Another major problem in the United States is the discriminatory laws against independent, or “third,” parties. “The legal framework should ensure that all political parties and candidates are able to compete in elections on the basis of equal treatment before the law,” explained the OSCE.

Despite some of these notable ommissions, the reaction from election reform advocates to the report released yesterday seems to be generally positive.

The League of Women Voters President Elisabeth MacNamara said,

We are pleased to see that the bipartisan Commission was able to roll up their sleeves and get to work on some of the endemic troubles plaguing our nation’s polling places. PCEA’s prescription for what to do about lack of resources, inadequate compliance with federal laws, the need for professionalization of the election workforce, and creating a benchmark of no one waiting to vote longer than 30 minutes, are badly needed fixes for election administrators and voters.

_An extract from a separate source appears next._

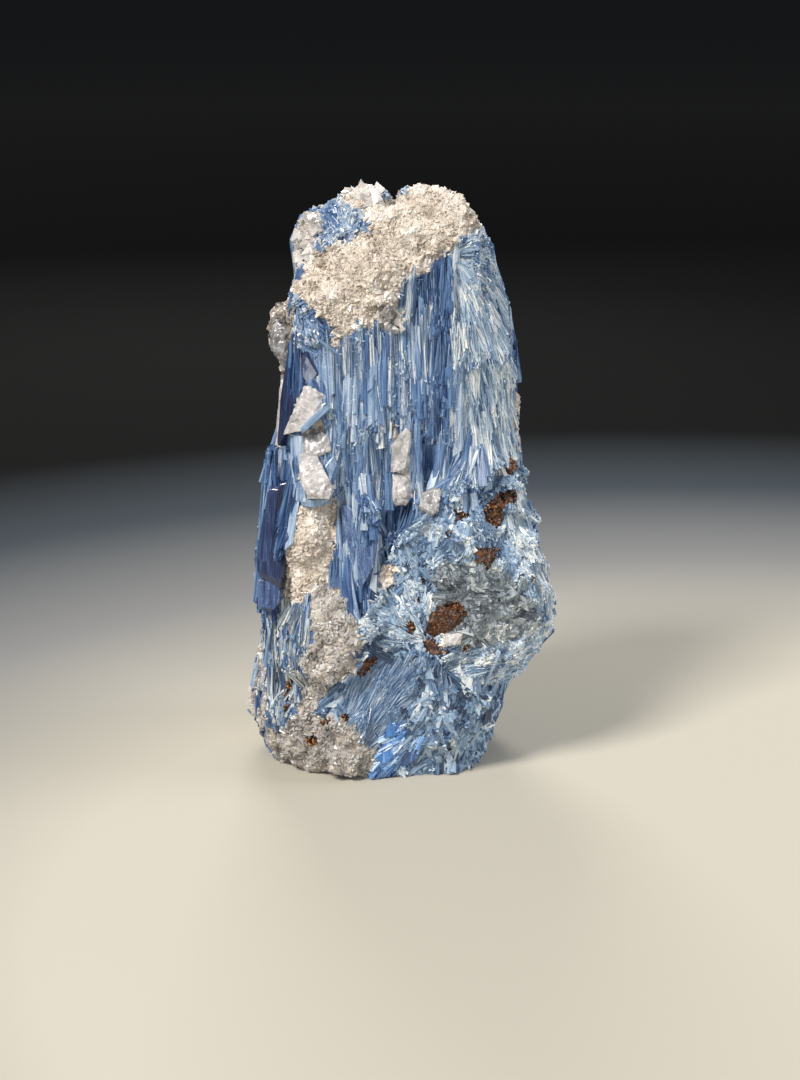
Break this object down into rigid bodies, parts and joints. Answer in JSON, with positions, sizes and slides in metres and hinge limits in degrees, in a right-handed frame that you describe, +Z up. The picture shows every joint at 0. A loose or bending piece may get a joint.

Common Cause’s Karen Hobert Flynn noted that

While some of the commission’s recommendations require legislative action and appropriations, state and local election officials should act on others on their own initiative. For example, voting locations often can be better organized, and sample ballots printed more clearly and distributed earlier without added costs. All that’s needed is the will to act.

But unfortunately, as the commission itself points out, due to “the complexity and variation in local election administration … no set of practices can be considered ‘best’ for every jurisdiction.”

Some reforms that work well in certain contexts will be unnecessary or fail in others, noted the commission. In other words, don’t hold your breath for any meaningful and comprehensive nationwide election reform.